The development of particular adaptive transform coding techniques was described in Improved Adaptive Transform Coding, Ser. No. 199,360 and will not be repeated herein. The novel apparatus and methods described in that case were an advance in the art because adaptive transform coding at a rate of 16 kb/s in a single so-called LSI digital signal processor became possible for the first time. Such results were achieved by generating an even extension of each block of time domain samples, generating an auto-correlation function from such extension, deriving linear prediction coefficients from the auto-correlation function and performing a Fast Fourier Transform on such linear prediction coefficients such that the variance or formant information of each transform coefficient was equal to the square of the gain of each FFT coefficient. It was also disclosed that the number of bits to be assigned to each transform coefficient was achieved by determining the logarithm of a predetermined base of the formant information of the transform coefficients then determining the minimum number of bits which will be assigned to each transform coefficient and then determining the actual number of bits to be assigned to each of the transform coefficients by adding the minimum number of bits to the logarithmic number. The problem with this device was that as the transmission rate was reduced below 16 kb/s, not all portions of the signal were quantized and transmitted.
One reason for losing essential speech elements in early adaptive transform coders was that such coders were non-speech specific. In speech specific techniques both pitch and formant (i.e. spectral envelope) information are taken into account during bit assignment to ensure that certain information was assigned bits and quantized. One prior speech specific technique described in Tribolet, J., et al. "Frequency Domain Coding Of Speech", IEEE Transactions On Acoustics, Speech, and Signal Processing, Vol. ASSP-27, No. 3 (October, 1977), pp. 512-530 took pitch information, or pitch striations, into account by generating a pitch model from the pitch period and the pitch gain. To determine these two factors, this technique searched the pseudo-ACF to determine a maximum value which became the pitch period. The pitch gain was thereafter defined as the ratio between the value of the pseudo-ACF function at the point where the maximum value was determined and the value of the pseudo-ACF at its origin. With this information the pitch striations, i.e. a pitch pattern in the frequency domain, could be generated.
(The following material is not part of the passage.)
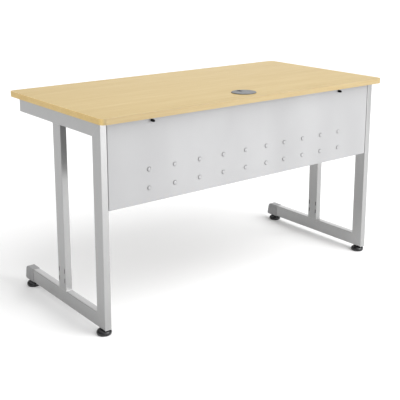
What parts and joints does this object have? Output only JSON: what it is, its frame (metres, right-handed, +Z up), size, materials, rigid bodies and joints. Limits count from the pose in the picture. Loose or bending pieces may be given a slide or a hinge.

To generate the pitch pattern in the frequency domain using this prior technique, one would define a time domain impulse sequence. This sequence was windowed by a trapezoidal window to generate a finite sequence of length 2N. To generate a spectral response for only N points, a 2N-point complex FFT was taken of the sequence. The magnitude of the result, when normalized for unity gain, yielded the required spectral response. In order to generate the final spectral estimate, the pitch striations and the spectral envelope were multiplied and normalized. In graphing the combined pitch striation and spectral envelope information, the pitch striations appear as a series of "U" shaped curves wherein there exists a number of replications in a 2N-point window.
This entire process was adaptively performed for each sample block. The problem with this prior technique was its implementation complexity. In Speech Specific Adaptive Transform Coder, Ser. No. 199,015, pitch striations were taken into account with a much simpler implementation.
Consider a case, in light of the previously described Tribolet, et al. technique, where the pitch period is one (1) and the window used to generate a finite sequence is rectangular. The resultant spectral response of the pitch is a single "U" shape. In Ser. No. 199,015, it was said that for different values of the pitch period, other than one (1), the spectral response, is solely a sampled version of the pitch spectral response where the pitch period is one. Additionally, it was stated that the differences between the pitch striations for different values of pitch gain, maintaining the same pitch period, when scaled for energy and magnitude, are mainly related to the width of the "U" shape. Based on the above, it is was determined that it was not necessary to adaptively determine the pitch spectral response for each sample block, but rather, such information was generated by using information developed before hand. The pitch spectral response, was adaptively generated from a look-up-table developed before hand and stored in data memory.
Before the look-up-table was sampled to generate pitch information, it was first adaptively scaled for each sample block in relation to the pitch period and the pitch gain. Once the scaling factor was determined, the look-up-table was multiplied by the scaling factor and the resulting scaled table was sampled modulo 2N to determine the pitch striations.
Similar to Ser. No. 199,360, the problem with this technique is that while providing good performance at 16 kb/s, the same problem exhibited by prior systems emerged at rates of approximately 9.6 kb/s, namely certain speech elements Were lost due to non-quantization. This loss was particularly apparent for sounds such as "sh", "th", "ph", "sc" and "pth".
In Atal, B.S., Predictive Coding of Speech at Low Bit Rates, IEEE Transactions on Communications, Vol. COM-30, No. 4 (April, 1982), pages 600-614, it is suggested that the use of socalled adaptive predictive coding of speech signals can achieve transmission rates of 10 kb/s or less.
In predictive coding redundant structure is now removed from a time domain signal which is thereafter quantized and transmitted. Such structure is removed by estimating a predictor value and subtracting that value from a current signal value. The predictor is transmitted separately and added back to the time domain signal by the receiver. The predictor is said to include two components, one based on the short-time spectral envelope of the speech signal and the other based on the short-time spectral fine structure, which is determined mainly by the pitch period and the degree of voice periodicity. Atal also suggests the use of noise shaping in predictive coding to control the spectrum of the quantizing noise. Particularly, Atal utilizes a pre-filter/post-filter approach to produce a noise-shaped predictive model spectrum. The problem with the Atal approach is its implementation complexity. It will also be noted that until the present invention, transform coding and predictive coding were separate and distinct techniques.
Accordingly, a need still exists for an adaptive transform coder which is capable of efficient operation at lower bit rates, has low noise levels, and which is capable of reasonable cost and processing time implementation.